> **Goal**
Return all of the data exactly as given.

> **Information provided**
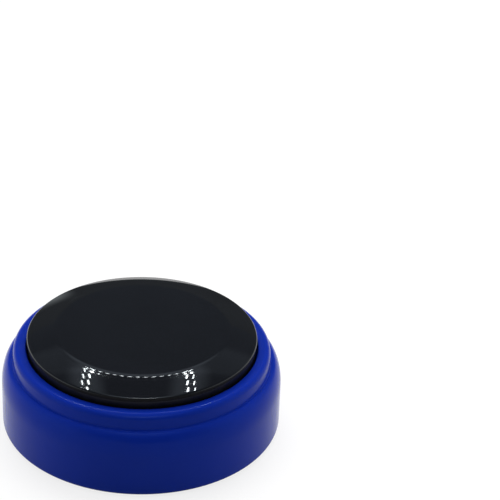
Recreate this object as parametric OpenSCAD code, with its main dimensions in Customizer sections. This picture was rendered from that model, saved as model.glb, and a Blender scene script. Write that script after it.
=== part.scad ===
// Talking clock with one large push button: a round stepped case that speaks the time when
// its top is pressed.
// Millimetres, +Z up. The origin is on the table, at the centre of the round case.

/* [Case] */
// Outer diameter of the case
body_d = 88; // [86:0.5:100]
// Outer diameter of the collar above the shoulder, at its foot
collar_d = 81.2; // [80:0.1:81.3]
// Height of the collar above the shoulder
collar_h = 4.8; // [4.4:0.1:5.8]
// Height of the curved shoulder
shoulder_h = 7.8; // [6.2:0.2:9.4]
// Width of the curved shoulder, seen from above
shoulder_w = 3; // [2.6:0.05:3.05]
// Thickness of the case wall
wall = 2.6; // [2:0.1:3]
// Depth of the rebate that takes the base cover
rebate = 0.8; // [0.6:0.1:1]
// Radius of the rounding at the bottom edge of the case
bottom_round = 1; // [0.4:0.1:1]
// Rounding at the outer top edge of the collar
collar_round = 2; // [1:0.1:2.2]
// Depth of the button pocket, from the top of the collar to the deck
pocket_h = 6.3; // [5.7:0.1:6.6]
// Thickness of the deck under the button
deck_t = 1.4; // [1.2:0.1:2]
// Thickness of the base cover
plate_t = 2.4; // [2.2:0.1:3]
// Outer diameter of a screw boss in the case
boss_d = 6; // [5:0.2:6.4]

/* [Push button] */
// Diameter of the push cap at its rim
cap_d = 72; // [70:0.5:73]
// Diameter of the flat face of the push cap
face_d = 55; // [50:0.5:58]
// Height of the sloping bevel between rim and face
bevel_h = 2.3; // [2:0.1:3.6]
// Radius of the soft edge between face and bevel
face_round = 8; // [3:0.5:10]
// Rise of the slightly domed face at its centre
face_crown = 0.4; // [0.2:0.1:0.8]
// Height of the upright rim of the push cap
rim_h = 1.4; // [1:0.1:2]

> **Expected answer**
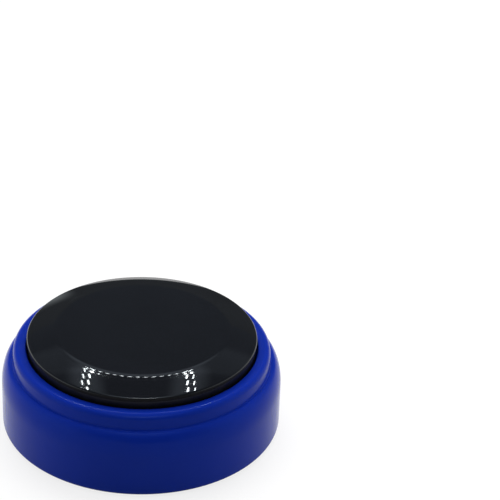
Recreate this object as parametric OpenSCAD code, with its main dimensions in Customizer sections. This picture was rendered from that model, saved as model.glb, and a Blender scene script. Write that script after it.
=== part.scad ===
// Talking clock with one large push button: a round stepped case that speaks the time when
// its top is pressed.
// Millimetres, +Z up. The origin is on the table, at the centre of the round case.

/* [Case] */
// Outer diameter of the case
body_d = 88; // [86:0.5:100]
// Outer diameter of the collar above the shoulder, at its foot
collar_d = 81.2; // [80:0.1:81.3]
// Height of the collar above the shoulder
collar_h = 4.8; // [4.4:0.1:5.8]
// Height of the curved shoulder
shoulder_h = 7.8; // [6.2:0.2:9.4]
// Width of the curved shoulder, seen from above
shoulder_w = 3; // [2.6:0.05:3.05]
// Thickness of the case wall
wall = 2.6; // [2:0.1:3]
// Depth of the rebate that takes the base cover
rebate = 0.8; // [0.6:0.1:1]
// Radius of the rounding at the bottom edge of the case
bottom_round = 1; // [0.4:0.1:1]
// Rounding at the outer top edge of the collar
collar_round = 2; // [1:0.1:2.2]
// Depth of the button pocket, from the top of the collar to the deck
pocket_h = 6.3; // [5.7:0.1:6.6]
// Thickness of the deck under the button
deck_t = 1.4; // [1.2:0.1:2]
// Thickness of the base cover
plate_t = 2.4; // [2.2:0.1:3]
// Outer diameter of a screw boss in the case
boss_d = 6; // [5:0.2:6.4]

/* [Push button] */
// Diameter of the push cap at its rim
cap_d = 72; // [70:0.5:73]
// Diameter of the flat face of the push cap
face_d = 55; // [50:0.5:58]
// Height of the sloping bevel between rim and face
bevel_h = 2.3; // [2:0.1:3.6]
// Radius of the soft edge between face and bevel
face_round = 8; // [3:0.5:10]
// Rise of the slightly domed face at its centre
face_crown = 0.4; // [0.2:0.1:0.8]
// Height of the upright rim of the push cap
rim_h = 1.4; // [1:0.1:2]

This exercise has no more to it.